The play is “an extraordinarily healing play, as it’s to do with love”, says Morahan, comparing it to Shakespearean comedy. And the grande dame of the action has “something beneficent in her presence. She effects, one way or another, the union of three couples”.
By contrast Jack Worthing (Adam Godley), found in the famous handbag, is unsure of his origins. This also distinguishes him from his friend Algy (Alan Cox), who is so certain of his place in life.
What these two regard as serious and trivial has been a vital part of rehearsal discussions; Algy, for instance, places great weight upon eating. Discovering what matters to them is necessary, for otherwise there’s “a danger Algy and Jack are just two young men about town who just practise epigrams on each other”.
And Morahan’s production will not be placing the pair in the aesthetic circle that Wilde himself occupied - the play gives no indication that that was intended (and it would, presumably, have affected the way West End audiences of the 1890s viewed the pair).
“It’s not a surface play at all,” Morahan says. Despite the glittering surface, it’s necessary always to find the reality of the situations it presents, and of the characters. Gwendolen (Saskia Wickham) has her mother’s forcefulness but she is also a fashionable romantic. If she quotes other people’s opinions they derive from up-to-the-minute sources; she’d have been attending progressive lectures at London’s Conway Hall and reading progressive pamphlets.

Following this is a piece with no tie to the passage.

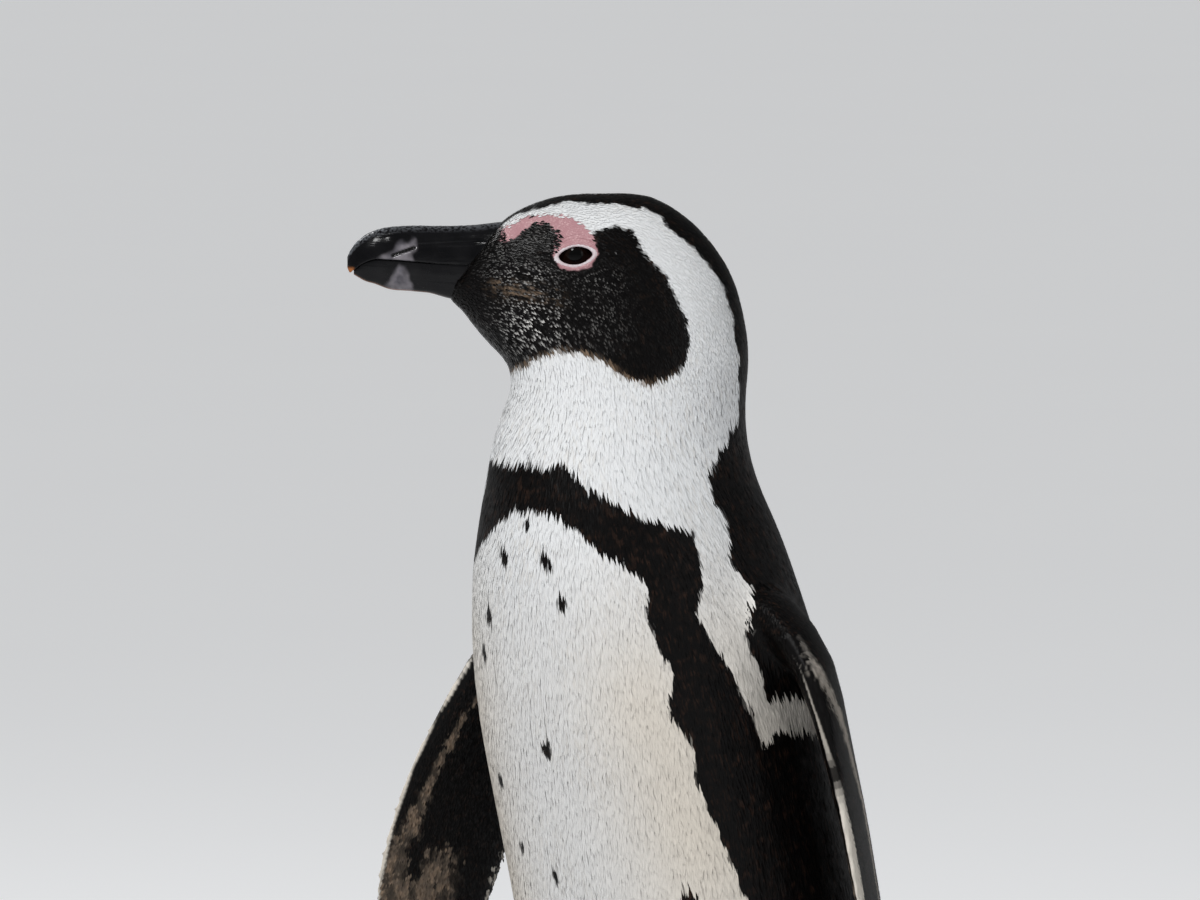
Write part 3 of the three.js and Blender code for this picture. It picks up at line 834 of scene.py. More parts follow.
def vanes(roots, tips, out_root, out_tip, width, depth, rings, thick):
    """Closed vanes, pointed at both ends, with the share along and across of each corner."""
    count = len(roots)
    along = unit(tips - roots)
    across = unit(np.cross(out_root + out_tip, along))
    corners, shares, sides = [roots + out_root * (depth * rise(0.0))[:, None]], [0.0], [0]
    for u, wide in rings:
        out = unit(out_root * (1 - u) + out_tip * u)
        base = roots + (tips - roots) * u + out * (depth * rise(u))[:, None]
        edge = across * (width * wide / 2)[:, None]
        corners += [base - edge, base + out * (thick * wide)[:, None], base + edge]
        shares += [u, u, u]
        sides += [-1, 0, 1]
    corners.append(tips + out_tip * (depth * rise(1.0))[:, None])
    shares.append(1.0)
    sides.append(0)
    each = len(corners)
    corners = np.stack(corners, 1).reshape(-1, 3)
    turns = ((0, 1), (1, 2), (2, 0))
    faces3 = [(0, 1 + k, 1 + m) for k, m in turns]
    faces3 += [(each - 4 + k, each - 1, each - 4 + m) for k, m in turns]
    faces4 = [
        (start + k, start + 3 + k, start + 3 + m, start + m)
        for start in range(1, each - 4, 3) for k, m in turns
    ]
    starts = np.arange(count)[:, None, None] * each
    four = (np.array(faces4, int).reshape(-1, 4)[None] + starts).reshape(-1, 4)
    three = (np.array(faces3)[None] + starts).reshape(-1, 3)
    return corners, four, three, np.tile(shares, count), np.tile(sides, count), each


def mesh_of(name, corners, four, three):
    """A mesh from arrays of four-sided and three-sided faces."""
    me = bpy.data.meshes.new(name)
    me.vertices.add(len(corners))
    me.vertices.foreach_set("co", corners.astype(np.float32).ravel())
    loops = np.concatenate([four.ravel(), three.ravel()]).astype(np.int32)
    me.loops.add(len(loops))
    me.loops.foreach_set("vertex_index", loops)
    starts = np.concatenate([np.arange(len(four)) * 4, len(four) * 4 + np.arange(len(three)) * 3])
    me.polygons.add(len(starts))
    me.polygons.foreach_set("loop_start", starts.astype(np.int32))
    me.update(calc_edges=True)
    me.validate()
    return me


LONG_VANE = [(0.3, 0.8), (0.72, 1.0)]  # share of the length, and of the width there
SHORT_VANE = [(0.52, 1.0)]
MAP_SPOT = 0.0015  # half width of the spot that each feather or scale has in the map
COAT_PIECES = []


def spot_of(across, along):
    """Where each corner lies in the small spot of the map that its feather has."""
    return np.stack([across, (along - 0.5) * 2], -1) * MAP_SPOT


def unwrapped(points, kind):
    """Places on a flat unwrap of the skin, for the corner of each feather's root."""
    p = in_mm(points)
    if kind == "head":
        ahead, left, height = head_mm(points)
        flat = np.stack([(ahead + 60) * np.where(left > 0, 1, -1), height], 1)
    elif kind in ("left", "right"):
        share, across, inner, _, _ = flipper_terms(points, kind)
        flat = np.stack([(across + 1.2) * np.where(inner > 0, 1, -1), share * 3], 1)
    elif kind == "small":
        side = np.sign(p[:, 0])
        angle = np.degrees(np.arctan2(p[:, 0] - side * FOOT_ASIDE, 10 - p[:, 1]))
        flat = np.stack([angle + side * 200, p[:, 2] * 4], 1)
    elif kind == "tail":
        flat = np.stack([p[:, 0], p[:, 2] + 2 * p[:, 1]], 1)
    else:
        angle, _ = girth_terms(points)
        flat = np.stack([angle, p[:, 2]], 1)
    low, high = flat.min(0), flat.max(0)
    return 0.01 + 0.98 * (flat - low) / np.maximum(high - low, 1e-6)


def grow(piece, kind, roots, normals, region, sizes, rings, tree):
    """One piece of coat: a feather at each root, laid along the skin."""
    count = len(roots)
    length, width, depth = (sizes[key] * MM for key in ("length", "width", "depth"))
    way = lie_of_feathers(roots, normals, region)
    sideways = np.cross(normals, way)
    way = unit(way + sideways * RNG.normal(0, 0.08, (count, 1)))
    size = length * RNG.uniform(0.82, 1.18, count)
    aims = roots + way * size[:, None]
    tips, tip_normals = aims.copy(), normals.copy()
    for k, aim in enumerate(aims.tolist()):
        place, normal, _, gap = tree.find_nearest(aim)
        if gap < 1.6 * MM:
            tips[k], tip_normals[k] = place, normal
    deep = depth * RNG.uniform(0.85, 1.0, count)
    wide = width * RNG.uniform(0.8, 1.2, count)
    thick = 0.05 * MM + 0.03 * wide
    corners, four, three, along, across, each = vanes(
        roots, tips, normals, tip_normals, wide, deep, rings, thick
    )
    low, high = np.array(CAD_BOX[0]) + 0.05 * MM, np.array(CAD_BOX[1]) - 0.05 * MM
    corners = np.clip(corners, low, high)
    me = mesh_of(f"coat_{piece}", corners, four, three)
    shown = roots + (tips - roots) * 0.72
    black, brown = plumage(shown, region, 0.35)
    tone = RNG.random(count)
    add_colour(me, "coat", np.repeat(black, each), np.repeat(tone, each), along, 0)
    # The marks carry the painted glints, the brown, the painted warm bounce light and a spare channel.
    marks = [face_glint(shown), brown, painted_bounce_warmth(shown), np.ones(count)]
    add_colour(me, "marks", *np.repeat(marks, each, axis=1))
    out = np.repeat(normals, each, axis=0) * (1 - along[:, None])
    out = out + np.repeat(tip_normals, each, axis=0) * along[:, None]
    side = np.repeat(unit(np.cross(normals, way)), each, axis=0) * across[:, None]
    tilt = RNG.normal(0, 1, (count, 3)) * (0.06 + 0.2 * face_glint(shown))[:, None]
    lean = np.repeat(way * 0.12 + tilt, each, axis=0)
    me.normals_split_custom_set_from_vertices(unit(unit(out) + side * -0.25 + lean))
    place = np.repeat(unwrapped(roots, kind), each, axis=0)
    add_places(me, place + spot_of(across, along))
    ob = add_object(f"coat_{piece}", me)
    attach(ob, "root")
    COAT_PIECES.append(ob)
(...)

This predisposes her urban character to sudden friendship with the rural Cecily (Rebecca Johnson). Morahan refers to Lewis Carroll’s Alice when he mentions Cecily: “An only child with no company. She has created a whole romance out of nothing in her diary, and fakes letters. She’s a practical romantic. The weapons Cecily has are the weapons of childhood. She has no practical experience of how to get the best out of someone else but she knows what will infuriate” - such as handing cake to Gwendolen, who’s requested bread and butter.